Antes de la lluvia con la idea de que nuestra revuelta ya se ha consumado y vivimos en un mundo de derrotados autómatas, el Brassens rockero que se mezcló con una generación con su Mala reputación y el magnífico tema de Luis Eduardo Aute, De tripas corazón, extraído de aquel Slowly, con sus guiños a Gainsbourg y al mismo Jacques Brel, con su pulmón enfermo, loco cervantino en Amsterdam, aquel Con elegancia, mujeres de drugstore y hombres dignos en su propia decadencia.

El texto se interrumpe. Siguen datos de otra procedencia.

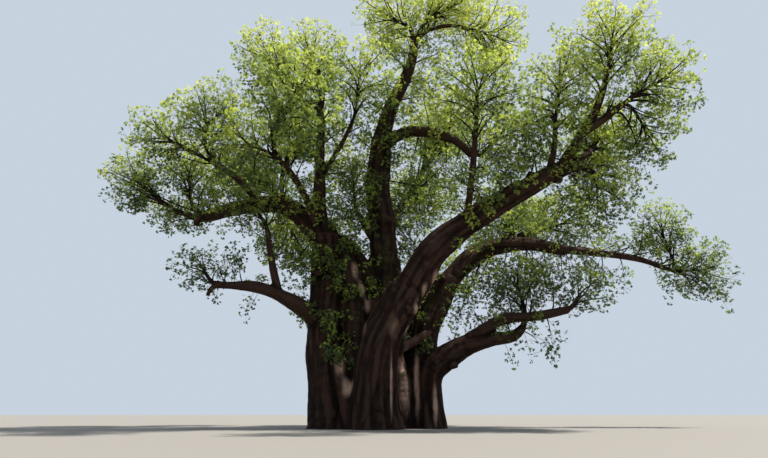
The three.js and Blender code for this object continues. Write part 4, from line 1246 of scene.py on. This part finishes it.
# %% Make the twigs
def tube_arrays(shoots, sides):
    """Points and faces of many closed tubes with equal layouts."""
    lines = np.array([line for line, _ in shoots])
    radii = np.array([radius for _, radius in shoots])
    many, rings = lines.shape[:2]
    tangents = unit(np.gradient(lines, axis=1))
    chord = unit(lines[:, -1] - lines[:, 0])[:, None]
    helper = np.where(np.abs(chord[..., 2:]) < 0.8, UP, ALONG_X)
    across = unit(np.cross(tangents, helper))
    over = np.cross(tangents, across)
    turn = np.arange(sides) * 2 * math.pi / sides
    rim = (across[:, :, None] * np.cos(turn)[:, None] + over[:, :, None] * np.sin(turn)[:, None])
    body = lines[:, :, None] + rim * radii[:, :, None, None]
    points = np.concatenate([body[:, :-1].reshape(many, -1, 3), lines[:, -1:]], axis=1)
    here, after = np.arange(sides), (np.arange(sides) + 1) % sides
    walls = [np.stack([ring + here, ring + after, ring + sides + after, ring + sides + here], axis=1)
             for ring in range(0, (rings - 2) * sides, sides)]
    tip, last = (rings - 1) * sides, (rings - 2) * sides
    first = (np.arange(many) * points.shape[1])[:, None, None]
    end = np.stack([last + here, last + after, np.full(sides, tip)], axis=1)
    lid = here[::-1][None]
    faces = [(first + some).reshape(-1, some.shape[1]) for some in (*walls, end, lid)]
    return points.reshape(-1, 3), faces


def joined_tubes(name, kinds):
    """One piece from all remembered shoots of these kinds."""
    points, faces, first = [], [], 0
    for kind in kinds:
        some_points, some_faces = tube_arrays(tubes[kind], kind[1])
        points.append(some_points)
        faces += [f + first for f in some_faces]
        first += len(some_points)
    return mesh_of(name, np.vstack(points), faces)


branches = joined_tubes("branches", [kind for kind in tubes if kind[1] > TWIG_SIDES])
twigs = joined_tubes("twigs", [(TWIG_POINTS, TWIG_SIDES)])
twiglets = joined_tubes("twiglets", [(2, TWIG_SIDES)])
for piece in (branches, twigs, twiglets):
    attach(piece, "root")
    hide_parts(*[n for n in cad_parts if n.startswith("foliage")])
    print(piece.name, triangles(piece), "triangles")

# %% [markdown]
# ## Bark of branches and twigs
# Young bark is smoother and plainer than that of the limbs. The same group gives its fibres, now at the
# plain coordinates of the piece and finer, and the bump is at most a centimetre deep.

# %% Paint the branches and twigs
young_bark, tree, shader = new_material("young_bark", Roughness=0.85, Specular_IOR_Level=0.06)
place = add(tree, "TexCoord").outputs["Object"]
grain = add(tree, "Group", {"Place": place, "Fineness": 3.0, "Stretch": 2.0}, node_tree=fibres).outputs
tone = blend(tree, spread(tree, grain["Fibres"], 0.35, 0.65),
             from_screen(26, 21, 18), from_screen(52, 42, 36))
tree.links.new(tone, shader.inputs["Base Color"])
bump = add(tree, "Bump", {"Strength": 0.4, "Distance": 0.01, "Height": grain["Height"]})
tree.links.new(bump.outputs[0], shader.inputs["Normal"])
for piece in (branches, twigs, twiglets):
    piece.data.materials.append(young_bark)
print("young bark on", branches.name + ",", twigs.name, "and", twiglets.name)

# %% [markdown]
# ## Leaves
# A baobab's leaf is like a hand: five leaflets spread from the end of a stalk and droop towards their
# tips. Each of the three long ones is a kite of two faces, folded a little along its midrib. The two short
# outer ones are single faces, and the stalk is a sliver of one. A few such leaves stand round the end of
# every twiglet. They are larger than life, because a real tree this size has several times as many.

# %% Make the leaves
LEAVES_PER_SPRAY = 3
LEAFLET_LENGTH = (0.104, 0.173)
LEAFLET_WIDTH, WIDEST_AT, FOLD = 0.42, 0.58, 0.05
STALK, HALF_STALK_WIDTH = (0.05, 0.13), 0.004
BEHIND_TIP = 0.07
LEAF_ANGLE, LEAF_DROOP = (0.35, 1.35), (0.15, 0.75)
LEAFLET_TURNS = np.radians((-92, -44, 0, 44, 92))
LEAFLET_SHARES = np.array((0.72, 0.92, 1.0, 0.92, 0.72))


def leaf_arrays(found, rng):
    """Points and faces of every leaf of these sprays, and the spray that each face belongs to."""
    found = np.array(found)
    count = len(found) * LEAVES_PER_SPRAY
    tip = np.repeat(found[:, :3], LEAVES_PER_SPRAY, axis=0)
    heading = np.repeat(found[:, 3:6], LEAVES_PER_SPRAY, axis=0)
    spin = np.repeat(rng.uniform(0, FULL_TURN, len(found)), LEAVES_PER_SPRAY)
    turn = np.tile(np.arange(LEAVES_PER_SPRAY), len(found)) * GOLDEN + spin
    helper = np.where(np.abs(heading[:, 2:]) < 0.9, UP, ALONG_X)
    side = unit(np.cross(heading, helper))
    over = np.cross(side, heading)
    angle = rng.uniform(*LEAF_ANGLE, count)[:, None]
    out = unit(heading * np.cos(angle) + (side * np.cos(turn)[:, None] + over * np.sin(turn)[:, None])
               * np.sin(angle) - UP * 0.15)
    back = rng.uniform(0, BEHIND_TIP, count)[:, None]
    root = tip - heading * back
    palm = root + out * rng.uniform(*STALK, count)[:, None]
    face_up = unit(UP * 0.65 + rng.normal(0, 0.55, (count, 3)) + out * 0.3)
    left = unit(np.cross(face_up, out))
    ahead = unit(np.cross(left, face_up))
    size = rng.uniform(*LEAFLET_LENGTH, count)
    turns = LEAFLET_TURNS + rng.normal(0, 0.12, (count, 5))
    droop = rng.uniform(*LEAF_DROOP, (count, 1, 1))
    flat = ahead[:, None] * np.cos(turns)[..., None] + left[:, None] * np.sin(turns)[..., None]
    along = unit(flat * np.cos(droop) - face_up[:, None] * np.sin(droop))
    wide = unit(np.cross(face_up[:, None], along))
    length = (size[:, None] * LEAFLET_SHARES)[..., None]
    middle = palm[:, None] + along * length * WIDEST_AT + face_up[:, None] * length * FOLD
    half = wide * length * LEAFLET_WIDTH / 2
    hearts, ends = np.broadcast_to(palm[:, None], middle.shape), palm[:, None] + along * length
    kites = np.stack([hearts, middle - half, ends, middle + half], axis=2)[:, 1:4]
    edges = np.stack([(middle + half)[:, 0], (middle - half)[:, 4]], axis=1)
    outer = np.stack([hearts[:, ::4], edges, ends[:, ::4]], axis=2)
    stalk = np.stack([root - left * HALF_STALK_WIDTH, root + left * HALF_STALK_WIDTH, palm], axis=1)
    points = np.concatenate([kites.reshape(count, 12, 3), outer.reshape(count, 6, 3), stalk], axis=1)
    kite = np.arange(0, 12, 4)[:, None]
    faces = np.concatenate([kite + (0, 1, 2), kite + (0, 2, 3), [[12, 13, 14], [15, 16, 17], [18, 19, 20]]])
    return points, faces, np.repeat(found[:, 6].astype(int), LEAVES_PER_SPRAY)


def leaves_piece(name, found, seed):
    """One piece of leaves, without those that would reach out of the box of the solid model."""
    points, faces, tint = leaf_arrays(found, np.random.default_rng(seed))
    inside = ((points > np.array(solid_low)) & (points < np.array(solid_high))).all(axis=(1, 2))
    points, tint = points[inside], tint[inside]
    first = (np.arange(len(points)) * points.shape[1])[:, None, None]
    piece = mesh_of(name, points.reshape(-1, 3), [(first + faces).reshape(-1, 3)])
    piece.data.polygons.foreach_set("material_index", np.repeat(tint, len(faces)).astype(np.int32))
    return piece


leaf_pieces = [leaves_piece(name, found, seed) for seed, (name, found) in enumerate(sprays.items())]
for piece in leaf_pieces:
    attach(piece, "root")
    if piece.name in LEAF_PIECES:
        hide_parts(*["foliage_" + name for name in LEAF_PIECES[piece.name]])
    print(piece.name, triangles(piece), "triangles")

# %% [markdown]
# ## Colour of the leaves
# Each spray has one of four tints, by how high it is in its mass and in the tree: the leaves' own green with
# sun or shade painted in. Painted sun makes them yellow-green and painted shade a deep, dull green. A leaf is
# thin, so light comes through: the material mixes a plain surface with a Translucent shader, which glows
# where the sun is on the other side.

# %% Paint the leaves
mottle, given, wanted = new_group(
    "leaf_mottle", {"Tint": ("Color", (0.2, 0.4, 0.05, 1)), "Change": ("Float", 0.3)}, {"Color": "Color"})
place = add(mottle, "TexCoord").outputs["Object"]
patches = add(mottle, "TexNoise", {"Vector": place, "Scale": 2.3, "Detail": 2.0}).outputs[0]
value = spread(mottle, patches, 0.3, 0.7, 0.86, 1.14)
varied = add(mottle, "HueSaturation", {"Hue": 0.5, "Saturation": 1.0, "Value": value,
                                       "Fac": given["Change"], "Color": given["Tint"]}).outputs[0]
mottle.links.new(varied, wanted["Color"])

# One leaf green in four copies, from painted shade through half shade and half sun to painted full sun.
LEAF_TINTS = {"leaf_in_shade": (80, 98, 51), "leaf_half_shade": (132, 151, 66),
              "leaf_half_sun": (178, 191, 84), "leaf_in_sun": (202, 208, 104)}
THROUGH = 0.5


def leaf_material(name, colour):
    """The material of one tint, half of it translucent."""
    material, tree, shader = new_material(name, Roughness=0.55, Specular_IOR_Level=0.3)
    tint = add(tree, "Group", {"Tint": from_screen(*colour), "Change": 0.8}, node_tree=mottle).outputs[0]
    tree.links.new(tint, shader.inputs["Base Color"])
    through = add(tree, "BsdfTranslucent", {"Color": tint}).outputs[0]
    both = add(tree, "MixShader", {0: THROUGH, 1: shader.outputs[0], 2: through}).outputs[0]
    tree.links.new(both, tree.nodes["Material Output"].inputs["Surface"])
    return material


leaf_materials = [leaf_material(name, colour) for name, colour in LEAF_TINTS.items()]
for piece in leaf_pieces:
    for material in leaf_materials:
        piece.data.materials.append(material)
print("tints:", [material.name for material in leaf_materials])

El cierre, a piano y voz, la canción que nos hizo soñar con la Barcelona de los Intocables, los besos de carmín estampados en la portada de un fanzine, aquel Mientras respiremos, con sus autos de choque, su Turó Park, su Casavella… la Barcelona que era el mundo, el mundo que quería ser Barcelona y el último rocker, el primer ángel, el chico de la moto manda, John Milner. Un repertorio monumental, unos arreglos puros, salvajes, sin cortar. Era tiempo de rebeldía, la más valiente, la de los veteranos. Cualquiera puede escupir al sistema con veinte años, lo difícil es dominarlo con cincuenta.